With the material I use, the old tiles of kitchens and bathrooms, I aim to evoke at first a certain familiarity. To straight away disrupt it with an unexpected drama, a tension of forces that out of the blue takes the observer away from such familiarity. Through the fractures and folds, that with calibrated care I apply to ceramics, I aim to bring to the surface the restlessness underlying the inhabited spaces of everyday life, giving voice to it.

And at the moment I manage to provide smoothness and dynamic to a material that is usually static and stiff, I feel that, like a modern demiurge, I can restore a balance between what aims to express itself and what is trapped in a cage, between what only potentially is and what eventually is.


Graziano Locatelli was born in 1977 near Bergamo, and is attracted to art since childhood. Self-taught he soon starts to test assembling techniques with “poor art” materials, such as aluminium and broken glass.

Since the start of his career his works are three-dimensional, something inbetween pictures and sculptures.

He develops a strong attraction for broken objects and ruins, often encountered in his trips in the isolated mountain villages near his home. Gashes and fractures fascinate him and become a leitmotiv in his work. His artworks recall abandoned spaces: previously settings of family life, and later places only inhabited by memories, ghosts and troubled dreams. In those places, what most strucks the artist is the expressive power of broken tiles and walls. And actually, common ceramic tiles of home kitchens and bathrooms soon become his design signature and trademark.

His first works with this material are dated 2005. The first one, Nascita, is a woman’s torso bursting out of a wall,. From now on, and for years, Locatelli experiments the perfect mix of cement and glue, studying all the possible combinations of such materials. Up until he elaborates a very special technique of ceramic breakage, albeit never abandoning aluminium. The latter no longer appears on the face of his works, but remains as a stuctural basis. The skeleton around which his ceramics crumble.
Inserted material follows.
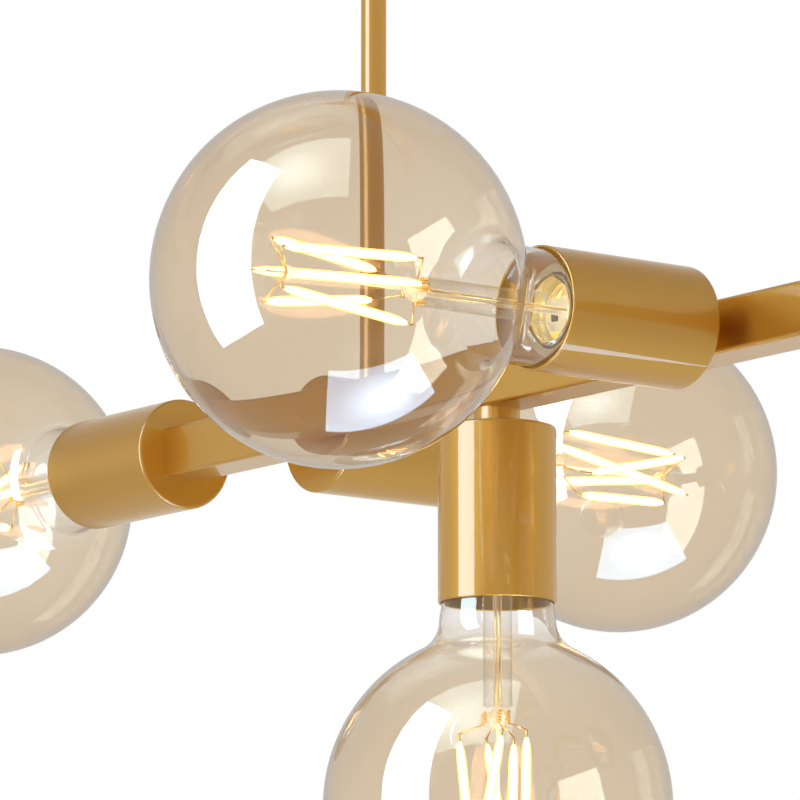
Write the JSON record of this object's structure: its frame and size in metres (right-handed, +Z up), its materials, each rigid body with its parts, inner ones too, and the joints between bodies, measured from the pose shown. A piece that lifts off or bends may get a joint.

His tiles explode. They break like tiles of a mosaic, giving birth to a new reality. By doing so, he frees himself from captivity, escaping from a flat mediocrity.

Locatelli reinteprets bas-relief in a modern way, making the human emerge from rubble and destruction. Tiled walls become the privileged background of the violence inflicted on them. A violence which is however never accidental, nor brutal. His fractures are intense and precise. It is the precision of an ancient engraver, who transfers his thoughts and feelings on the surface of his ceramics. Through his gashes Locatelli leads the observer to a dimension where plains alter and mix. And where, in the chaos of the modern world, the fragmented self seems to find a new meaning.

In 2006 Locatelli moves to Rome and for about ten years he moves back and forth between the Italian capital and Milan, where he currently lives and works. In Rome are his first solo exhibitions, and his contribution to the MACRO – Rome’s Museum of Contemporary Art (2013).

Returned to Milan on a stable basis, he devotes himself almost exclusively to his first piece of land art in the countryside of northern Italy. In 2017 he accomplishes Demiurgo's House, a mantle of fragmented tiles, which follows the natural curves of ground and trees. In this piece Locatelli expresses his utmost drama, not in a heartbreaking way though, but by fostering both an intimate and intense dialogue with the observer, and a symbiotic relationship with nature. A silent speech in which Locatelli manages to express in a poetic way, what is ineffable, capturing whoever cares to listen.

In the following years he develops a minimalist style, gradually abandoning polychromism in favor of black and white. This change further enhances the originality of his work.

His extraordinary craftsmanship allows him to communicate on a subliminal level. His works encompasses layers of different tales and feelings, innovating ceramic sculptural techniques with a unique style, which is recognisable at first sight.

His works have been appreciated and shared around the world for about ten years (lately also by Banksy and the London Saatchi Gallery). .
At the end of 2018 his name was included in AD – Architectural Digest among the highlights of the year.